A New York Times review the considers both the performance, and the history of the ballet Chopiniana, as presented in by the Kirov Ballet...

"Chopiniana" which opened the Kirov’s recent quadruple bill at City Center of ballets by Michel Fokine, is 100 years old this year. This is the plotless, Romantic dream-world, poet-muse ballet that used to be known — very well known — in the West as “Les Sylphides,” the title Diaghilev gave it in 1909 when he also gave it a different overture and a new décor, by Alexandre Benois. It was said to be Diaghilev’s favorite ballet, and for decades it was the epitome of what many dancegoers wanted from ballet: atmosphere, romanticism, poetry. [....]

Though these Kirov performances weren’t ideal, they were in basic respects exemplary: no soppiness, just focused evocation of the changing moods of this moonlit nocturne. “Chopiniana,” by far the richest of Fokine’s pure-dance compositions, is brimming with history. He had been inspired by an all-Chopin recital given by Isadora Duncan on her 1904-5 visit to St. Petersburg, including some of the same music here; you can still feel her rapturous way of carrying gestures around the stage and her way of turning simple runs, walks and poses into images of inspiration. [...]

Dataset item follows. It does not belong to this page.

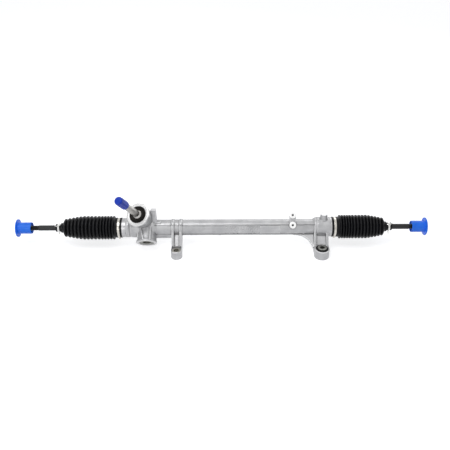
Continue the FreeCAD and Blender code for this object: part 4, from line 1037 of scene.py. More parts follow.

“Chopiniana” in turn became the archetype of a whole 20th-century genre of ballet in which the prime subject was the music. Without its kaleidoscope of moods, the Chopin ballets of Jerome Robbins would probably have never happened; his “Dances at a Gathering” is its radical update. Balanchine’s “Serenade” and “Emeralds” are especially indebted to its Romantic groupings.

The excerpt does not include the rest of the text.